The stakeholder management perspective provides not only a language and way to personalize relationships with names and faces, but also some useful conceptual and analytical concepts for diagnosing, analyzing, and prioritizing an organization's relationships and strategies. Effective organizations will progress beyond stakeholder identification and question what opportunities and threats are posed by stakeholders; what economic, legal, ethical, and philanthropic responsibilities they have; and what strategies, actions or decisions should be pursued to most effectively address these responsibilities. The stakeholder/responsibility matrix provides a template management might use to organize its analysis and decision making.

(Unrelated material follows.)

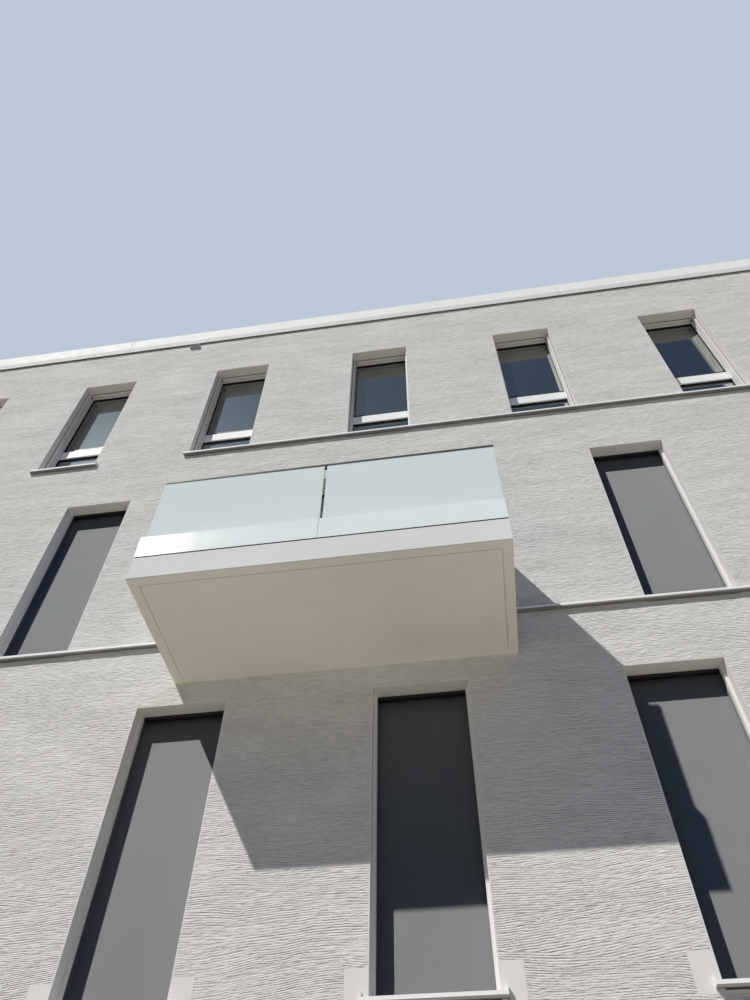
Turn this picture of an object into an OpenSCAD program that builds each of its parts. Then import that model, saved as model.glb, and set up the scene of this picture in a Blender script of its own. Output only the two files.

Throughout the article we have been building toward the notion of an improved ethical organizational climate as manifested by moral management. Moral management was defined and described through a contrast with immoral and amoral management. Because the business landscape is replete with immoral and amoral managers, moral managers may sometimes be hard to find. Regardless, their characteristics have been identified and, most important, their perspective or orientation towards the major stakeholder groups has been profiled. These stakeholder orientation profiles give managers a conceptual but practical touchstone for sorting out the different categories or types of ethical (or not-so-ethical) behavior that may be found in business and other organizations.
It has often been said that leadership by example is the most effective way to improve business ethics. If that is true, moral management provides a model leadership perspective or orientation that managers may wish to emulate. One great fear is that managers may think they are providing ethical leadership just by rejecting immoral management. However, amoral management, particularly the unintentional variety, may unconsciously prevail if managers are not aware of what it is and of its dangers. At best, amorality represents ethical neutrality, and this notion is not tenable in the society of the 1990s. The standard must be set high, and moral management provides the best exemplar of what that lofty standard might embrace. Further,moral management, to be fully appreciated, needs to be seen within the context of organization-stakeholder relationships. It is toward this singular goal that our entire discussion has focused. If the "good society" is to become a realization, such a high expectation only naturally becomes the aspiration and preoccupation of management.